After his final job as a manager in 1995 when he served as an interim manager at Inter, he was appointed Technical Secretary for the club. He remained in that role until 2002 and the highlights were said to have been him playing a key role in the signings of Ronaldo and Ivan Zamarano

Since retirement, Suarez has received a number of honours to mark his outstanding career. In 2001, he was awarded the gold medal of the Royal Order of Sports Merit which is the highest sporting distinction in Spain. He was also a recipient of the Marca Leyenda award. This award is given out by Marca, a Madrid based newspaper, to the best sporting professionals in history. 

In 2015, a ceremony was held at Camp Nou as Suarez delivered his Ballon d'Or award to the clubs museum. At the ceremony, he spoke of his pride at winning the award and his status, to this very day, as the only Spanish-born Ballon d'Or winner. He said that he felt one particular Spaniard, Andres Iniesta, should also have won the award. Suarez said that Iniesta reminded him of himself in the way he played and that he should have won the award in 2010 when he not only scored the winning goal in the World Cup final but had an excellent season for both club and country. 

So, in a ceremony dedicated to himself, he chose to praise another, showing the kind of humble man he is - a fact that was further displayed when a plaque was put up outside his childhood home in A Coruña. Suarez said of all the honours and awards he had received, this one meant the most to him.
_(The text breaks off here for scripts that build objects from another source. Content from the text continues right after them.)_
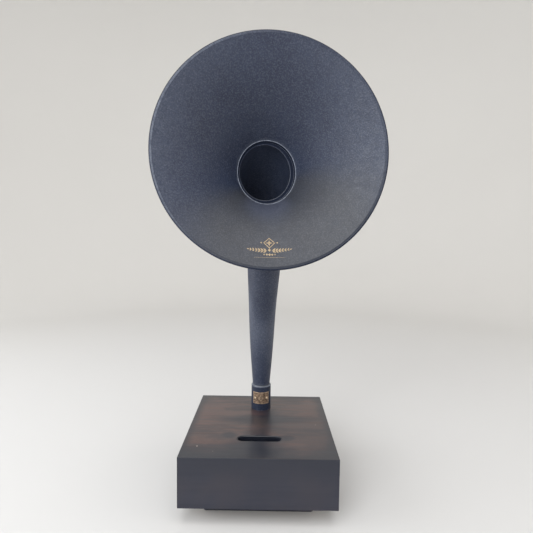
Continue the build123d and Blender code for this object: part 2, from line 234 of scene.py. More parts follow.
def stained_wood(name, grain, seed):
    """Blue-black stain over hardwood, nearly hiding the grain; grain is the axis the fibres run along."""
    shade = Shade(name, Coat_Weight=0.3, Coat_Roughness=0.25)
    shifted, fibres = wood_fibres(shade, grain, seed)
    dark, light = colour(0.0062, 0.0090, 0.0230), colour(0.0150, 0.0165, 0.0315)
    tone = shade.mix(shade.remap(fibres, 0.30, 0.70), dark, light)
    cloud = shade.noise(15.0, 3.0, 0.5, 0.3, shifted)
    tone = shade.mix(shade.remap(cloud, 0.35, 0.65, 0.0, 0.8), tone, colour(0.0225, 0.0195, 0.0300))
    # Darker towards the top of each board: painted shade.
    height = shade.node("SeparateXYZ", shade.place).outputs[2]
    high = shade.remap(height, BOX_TOP - 45.0 * MM, BOX_TOP - 2.0 * MM, 0.0, 0.75)
    shade.feed("Base Color", shade.mix(high, tone, colour(0.0058, 0.0080, 0.0190)))
    wood_skin(shade, fibres, 0.12 * MM)
    return shade.material


TOP_STAINS = (               # middle and half sizes in mm on the top board, and how much of the red shows
    (-62.0, 12.0, 62.0, 92.0, 1.0), (52.0, 62.0, 48.0, 44.0, 0.85), (-20.0, 60.0, 40.0, 40.0, 0.55),
    (58.0, -30.0, 50.0, 60.0, 0.55), (42.0, -69.0, 34.0, 9.0, 0.7),
)
TOP_SHADES = (               # the same for the darker patches
    (4.0, 10.0, 66.0, 15.0, 0.8), (-44.0, -43.0, 12.0, 9.0, 0.9), (39.0, -49.0, 12.0, 8.0, 0.8),
    (-6.0, -76.0, 44.0, 22.0, 0.7), (-70.0, -95.0, 60.0, 18.0, 0.75),
)
TOP_CHIPS = ((-84.2, -75.1, 1.1, 1.0), (84.5, -6.9, 0.8, 0.5), (-61.0, -88.0, 0.6, 0.4))


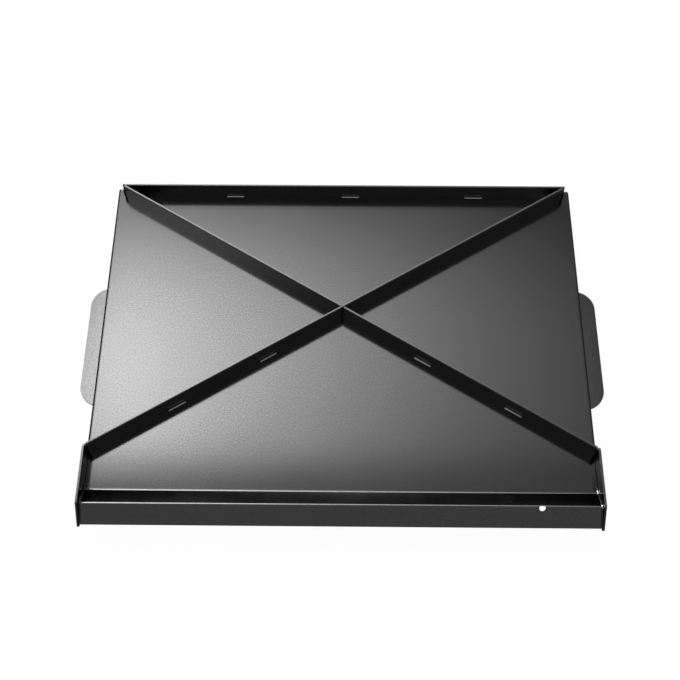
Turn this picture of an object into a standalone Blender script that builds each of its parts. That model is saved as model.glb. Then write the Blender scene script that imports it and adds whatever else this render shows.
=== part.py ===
# Griddle plate of a camp stove, lying underside up, in metres with +Z up.
# One bent steel sheet makes the deck, three splash walls, two grip tabs and the
# grease trough. Two half-lapped diagonal ribs, a rear rib and two trough ends are
# welded on. The origin is the middle of the footprint, on the surface that the wall
# rims lie on. X runs along the width and +Y points to the back wall.

import math

import bmesh
import bpy
from mathutils import Matrix, Vector

MM = 0.001

# Sheet and walls
PLATE_WIDTH = 600 * MM  # over the outer faces of the side walls
DECK_DEPTH = 427 * MM  # outer face of the back wall to the trough's first bend
SHEET = 2.5 * MM
WALL_HEIGHT = 30 * MM  # rim to the deck's outer face
BEND_RADIUS = 3 * MM  # outside of the wall bends
BEND_SEGMENTS = 4
WALL_END_LEAN = 20 * MM  # how far the rim's front end leans back from the deck's
WALL_SETBACK = 3 * MM  # front ends of the walls, behind the trough's first bend

# Grip tabs, bent out of the side walls at the rim
TAB_REACH = 24 * MM  # beyond the wall's outer face
TAB_LENGTH = 165 * MM
TAB_CORNER = 35 * MM
TAB_SHOULDER = 6 * MM  # square part of each end, next to the wall
TAB_FROM_BACK = 224 * MM  # middle of the tab, from the back wall
TAB_BEND_RADIUS = 1.5 * MM  # in the corner between tab and wall
TAB_RELIEF_WIDTH = 2 * MM
TAB_RELIEF_HEIGHT = 6 * MM
TAB_CORNER_SEGMENTS = 7

# Grease trough, a V bent from the deck's front edge
TROUGH_SLOPE_RUN = 22 * MM  # first bend to the crest, level
TROUGH_DEPTH = 16 * MM  # crest above the deck's outer face
LIP_RUN = 21 * MM  # crest to the lip, level
LIP_HEIGHT = 2 * MM  # lip above the deck's outer face
TROUGH_BEND_RADIUS = 4 * MM
DRAIN_DIAMETER = 7.5 * MM
DRAIN_FROM_CREST = 2.2 * MM  # along the lip's slope
DRAIN_FROM_SIDE = 71 * MM
DRAIN_SEGMENTS = 24

# Ribs
RIB_THICKNESS = 2.5 * MM
REAR_RIB_HEIGHT = 23.5 * MM
REAR_RIB_FROM_BACK = 13 * MM  # back wall to the rib's front face
REAR_RIB_FROM_SIDE = 10 * MM
DIAGONAL_HEIGHT = 24.5 * MM
DIAGONAL_INSET = 0.5 * MM  # from the rear rib's end to where a diagonal meets it
DIAGONAL_FRONT = 46.3 * MM  # from the trough's first bend back to the diagonals' front ends
SLOT_CLEARANCE = 0.4 * MM

# Trough ends
END_THICKNESS = 2.5 * MM
END_HEIGHT = 25 * MM
END_BEHIND_DIAGONAL = 1.5 * MM
END_REAR_CORNER = 4 * MM
END_CREST_OVERHANG = 2.7 * MM  # level top edge, past the crest
END_FRONT_ANGLE = math.radians(49)
END_TIP_RADIUS = 3 * MM

# Welds
BEAD_RADIUS = 1.6 * MM
BEAD_LENGTH = 24 * MM
REAR_BEADS = {"left": -143 * MM, "middle": 9 * MM, "right": 172 * MM}  # along X
LEFT_DIAGONAL_BEADS = {"inner": 241.5 * MM, "outer": 115.5 * MM}  # from the rib's front end
RIGHT_DIAGONAL_BEADS = {"inner": 231.5 * MM, "outer": 105.5 * MM}
TACK_RADIUS = 1.2 * MM
TACK_LENGTH = 16 * MM
SEAM_RADIUS = 1.2 * MM
SEAM_START = 7 * MM  # behind the trough's first bend
SEAM_LIP_MARGIN = 2 * MM
FOOT_BEAD_RADIUS = 0.7 * MM
FOOT_BEAD_MARGIN = 3 * MM

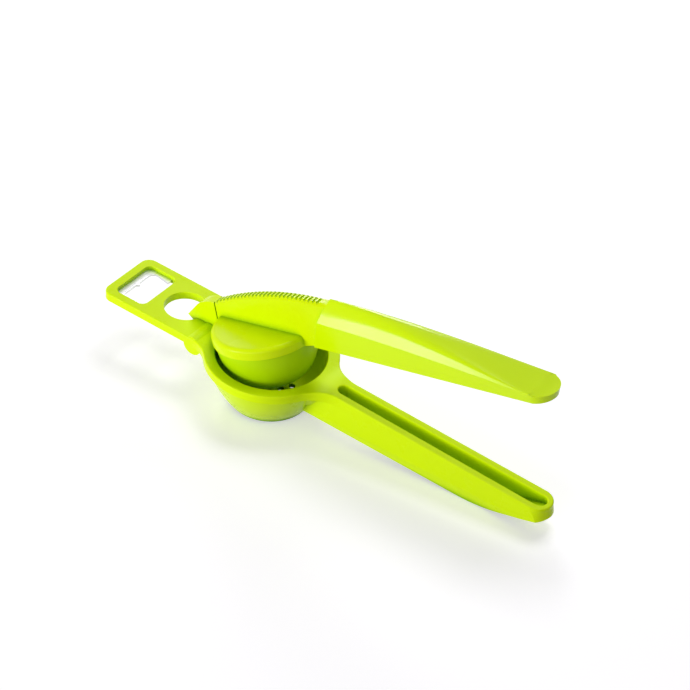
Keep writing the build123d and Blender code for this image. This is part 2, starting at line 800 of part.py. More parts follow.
with BuildPart() as upper_grip:
    add(grip_form(0, 0, 0))
    add(grip_form(grip_wall, grip_front_wall, -grip_wall), mode=Mode.SUBTRACT)

    # ribs that hold the tang
    for rib in range(grip_rib_count):
        rib_x = grip_rib_start + rib * grip_rib_pitch
        extrude(grip_section(rib_x, grip_wall / 2, grip_rib_lift), amount=grip_rib / 2, both=True)
    extrude(tang_profile(tang_play), amount=tang_thickness / 2 + tang_play, both=True, mode=Mode.SUBTRACT)

    # bosses for the screws
    for screw_x in screw_places:
        with BuildSketch(lever.offset(lug_top(screw_x))) as boss:
            with Locations((screw_x, 0)):
                Circle(boss_diameter / 2)
        roof = grip_shoulder(screw_x) + grip_crown(screw_x) - grip_wall
        extrude(amount=roof - lug_top(screw_x))
        with BuildSketch(lever.offset(lug_top(screw_x))) as pilot:
            with Locations((screw_x, 0)):
                Circle(screw_diameter / 2 + thread_play)
        extrude(amount=screw_reach + screw_diameter / 2, mode=Mode.SUBTRACT)
upper_grip.part.label = "upper_grip"
export_step(upper_grip.part, "parts/upper_grip.step")

# Grip screws -------------------------------------------------------------------------------------
for place, screw_x in zip(("front", "rear"), screw_places):
    face = lug_top(screw_x) - lug_height + screw_sink
    with BuildPart() as grip_screw:
        with BuildSketch(lever.offset(face)) as head:
            with Locations((screw_x, 0)):
                Circle(screw_head / 2)
        extrude(amount=screw_head_height)
        with BuildSketch(lever.offset(face)) as shank:
            with Locations((screw_x, 0)):
                Circle(screw_diameter / 2)
        extrude(amount=lug_height - screw_sink + screw_reach)
        with BuildSketch(lever.offset(face)) as drive:
            with Locations((screw_x, 0)):
                Rectangle(screw_head - 2 * screw_slot, screw_slot)
                Rectangle(screw_slot, screw_head - 2 * screw_slot)
        extrude(amount=screw_head_height / 2, mode=Mode.SUBTRACT)
    grip_screw.part.label = "grip_screw_" + place
    export_step(grip_screw.part, "parts/grip_screw_" + place + ".step")
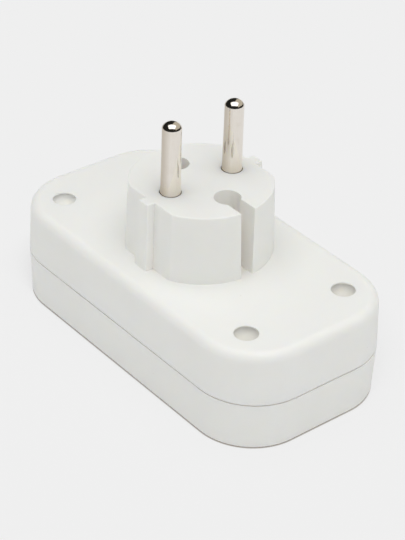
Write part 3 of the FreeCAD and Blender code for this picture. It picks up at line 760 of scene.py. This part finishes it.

As it is in his own neighbourhood and shows that he is recognised by those closest to him, it meant more than anything else. 

While this season will no doubt bring more cheers for Luis Suarez at Camp Nou, it's important to remember that while the Uruguayan is a fantastic player, there was once another man of the same name who played on that same pitch, in front of those same fans and as good as the current player is, the former arguably did even better than the Uruguayan could ever imagine.